For all the earlier measurements I used an arbitrary YM2413 channel frequency setting: R#0x10 = 0x61 R#0x20 = 0x12 this sets fnum=97 and block=1 (that results in a frequency of 37Hz assuming the YM2413 is clocked at 3.5MHz, but the actual value doesn't matter here). In the following experiments I've set the frequency to nice round powers-of-2 (IIRC I used fnum=32,64 and block=0,1 but again the exact values don't matter much).

Because we're using such low channel frequencies the YM2413 output remains constant for a number of consecutive samples before it moves to the next entry in the internal sine wave table. We could already see this in the earlier experiments: there the output remained constant for either 5 or 6 samples. Now when using powers-of-2 each 'flat' segment in the output also lasts for an exact power-of-2 number of samples (e.g. exactly 4, 8 or 16 samples).
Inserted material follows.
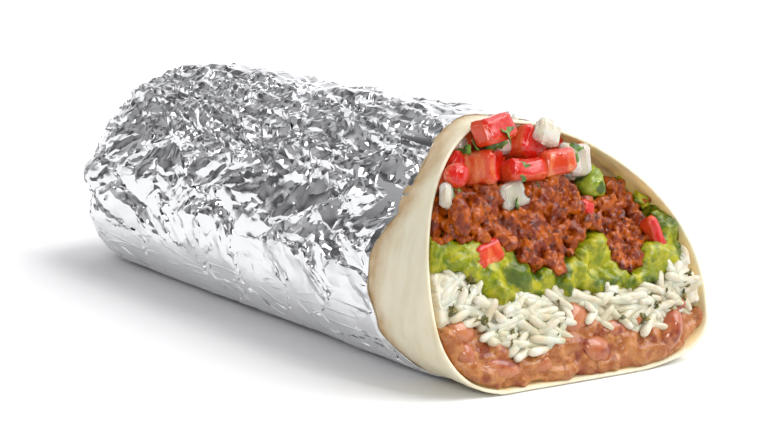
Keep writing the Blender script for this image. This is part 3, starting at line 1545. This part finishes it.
@dataclass
class Studio:
    """A pale floor, soft white light from above, and the camera."""

    target: Address = (10.4, -1.3, 21.2)
    azimuth: float = -33.5
    elevation: float = 10.9
    distance: float = 652.0
    lens: float = 110.63
    floor_size: float = 9.0
    key_strength: float = 2.25
    fill_power: float = 4.0
    rim_power: float = 1.4
    sparkle_power: float = 2.2

    def floor(self) -> None:
        """The floor the burrito lies on."""
        bm = bmesh.new()
        bmesh.ops.create_grid(bm, x_segments=8, y_segments=8, size=self.floor_size / 2.0)
        mesh = bpy.data.meshes.new("studio_floor")
        bm.to_mesh(mesh)
        bm.free()
        shader = Shader("studio_floor_paint")
        pale = shader.mix(shader.speckle(400.0, 2.0), (0.84, 0.84, 0.84), (0.86, 0.86, 0.86))
        mesh.materials.append(shader.dress({"Base Color": pale, "Roughness": 0.9}))
        made = bpy.data.objects.new("studio_floor", mesh)
        made.location = (0.0, 0.0, -0.0002)
        bpy.context.scene.collection.objects.link(made)

    def light(self) -> None:
        """The soft key and the light of the room, bright overhead and dark at eye level."""
        lamp = bpy.data.lights.new("key", "SUN")
        lamp.energy = self.key_strength
        lamp.angle = math.radians(46.0)
        key = bpy.data.objects.new("key", lamp)
        key.rotation_euler = Vector((0.55, -0.42, 0.95)).to_track_quat("Z", "Y").to_euler()
        bpy.context.scene.collection.objects.link(key)
        self.panel("fill", self.fill_power, (0.34, 0.24), (-0.55, -1.05, 0.45))
        self.panel("rim", self.rim_power, (0.5, 0.16), (-0.95, 0.62, 0.62))
        self.panel("sparkle", self.sparkle_power, (0.1, 0.1), (0.25, -1.05, 0.8))
        world = bpy.data.worlds.new("studio")
        world.use_nodes = True
        bpy.context.scene.world = world
        SkyLight(world).build()

    def panel(self, name: str, power: float, size: tuple[float, float], place: Address) -> None:
        """A soft panel of light turned to the burrito.

        Args:
            name: Its name.
            power: Its power in watts.
            size: Its width and height in metres.
            place: Where it stands, in metres.
        """
        lamp = bpy.data.lights.new(name, "AREA")
        lamp.energy = power
        lamp.shape = "RECTANGLE"
        lamp.size, lamp.size_y = size
        made = bpy.data.objects.new(name, lamp)
        made.location = place
        made.rotation_euler = Vector(place).to_track_quat("Z", "Y").to_euler()
        bpy.context.scene.collection.objects.link(made)

    def camera(self) -> None:
        """The camera at its angle."""
        data = bpy.data.cameras.new("camera")
        data.lens = self.lens
        data.sensor_width = 36.0
        data.clip_start = 0.01
        az, el = math.radians(self.azimuth), math.radians(self.elevation)
        back = Vector((math.sin(az) * math.cos(el), -math.cos(az) * math.cos(el), math.sin(el)))
        made = bpy.data.objects.new("camera", data)
        made.location = (Vector(self.target) + back * self.distance) * MM
        made.rotation_euler = back.to_track_quat("Z", "Y").to_euler()
        bpy.context.scene.collection.objects.link(made)
        bpy.context.scene.camera = made

    def build(self) -> None:
        """Sets the studio up."""
        self.floor()
        self.light()
        self.camera()
        bpy.context.scene.view_settings.view_transform = "Standard"


def main() -> None:
    """Builds the burrito's pieces in order."""
    logging.basicConfig(level=logging.INFO, format="%(name)s: %(message)s")
    noise.seed_set(NOISE_SEED)
    face = CutFace()
    foil = Foil()
    foil.build()
    Tortilla(foil).build()
    for layer in fillings():
        layer.build()
    Grains(face, random.Random(11)).build()
    Granules(face, random.Random(12)).build()
    Beans().build()
    GuacamoleLump().build()
    Dice().build()
    Herbs(face, random.Random(13)).build()
    Studio().build()
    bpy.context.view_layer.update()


if __name__ == "__main__":
    main()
Next I looked at the duration of one full sine period. When dividing that period-length by the segment-length, I found that this ratio is always exactly 1024. This means the YM2413 has 1024 entries in its sine wave table (and as expected this is also a power-of-2).

Actually a sine wave has some symmetry properties that allow to only store 1/4 of the wave in the table (the other parts can be reconstructed by flipping the x- and/or y-axis). So the ROM only needs 256 entries.
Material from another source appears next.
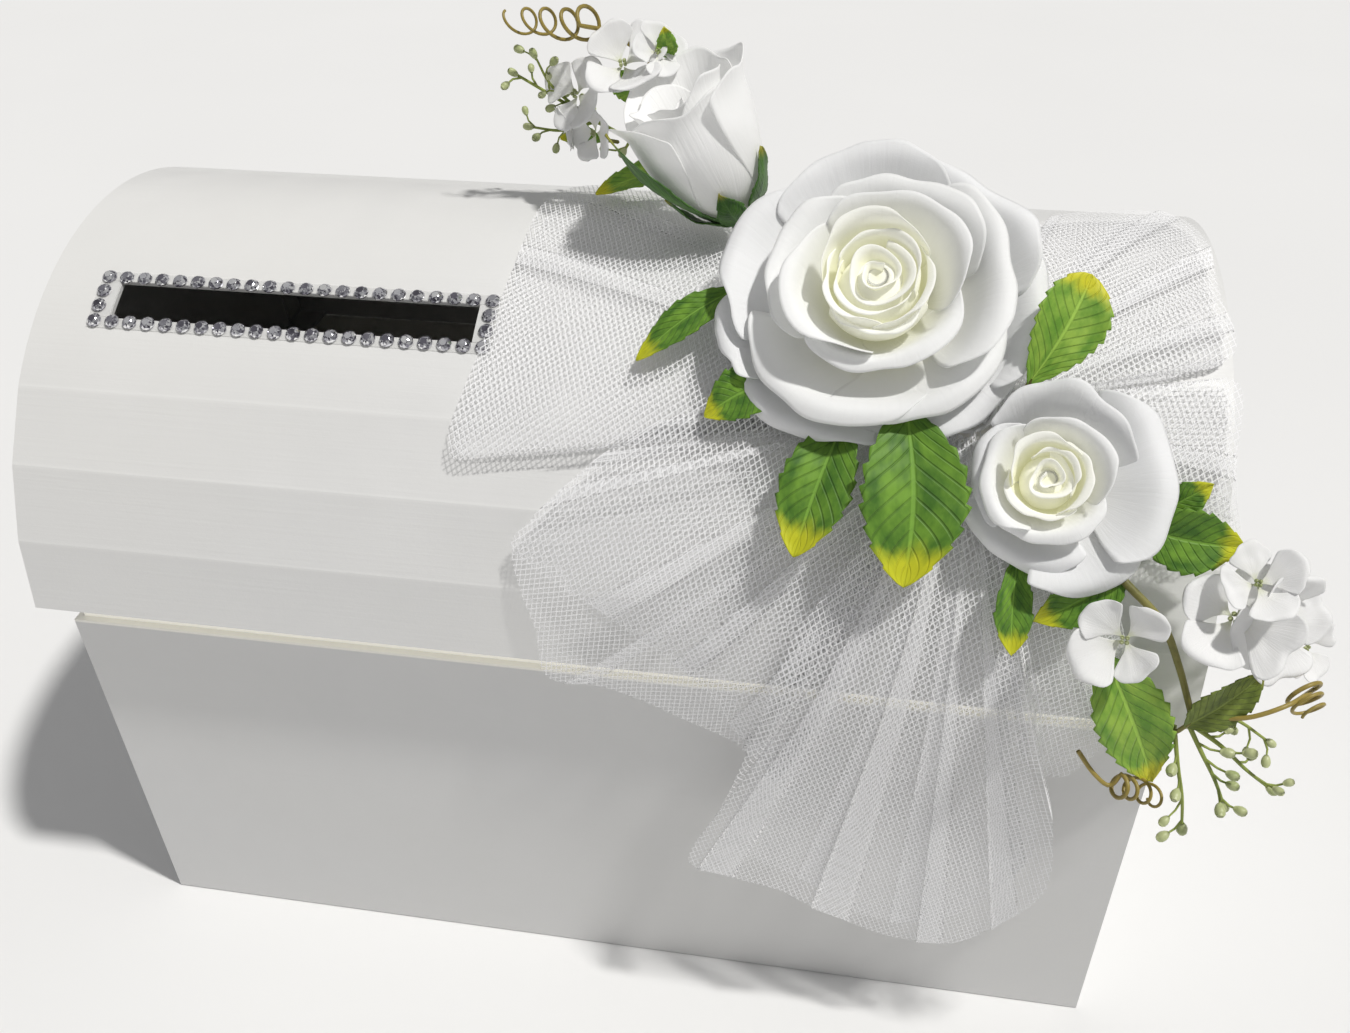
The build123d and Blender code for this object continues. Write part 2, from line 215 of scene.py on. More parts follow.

This result matches with other reverse engineering results of OPL2 and OPL3 chips. Those chips also divide the sine wave in 1024 steps. See this article for more details: https://docs.google.com/document/d/18IGx18NQY_Q1PJVZ-bHywao9bhsDoAqoIn1rIm42nwo/edit

The YM2413 (OPLL) is derived from the YM3812 (OPL2), OPLL is a cheaper variant of OPL2 ('L' for light-weight??). So it's possible that, next to the number of entries, also the actual values in the tables match. But it's also possible the values are stored with less precision. That's something I should investigate later.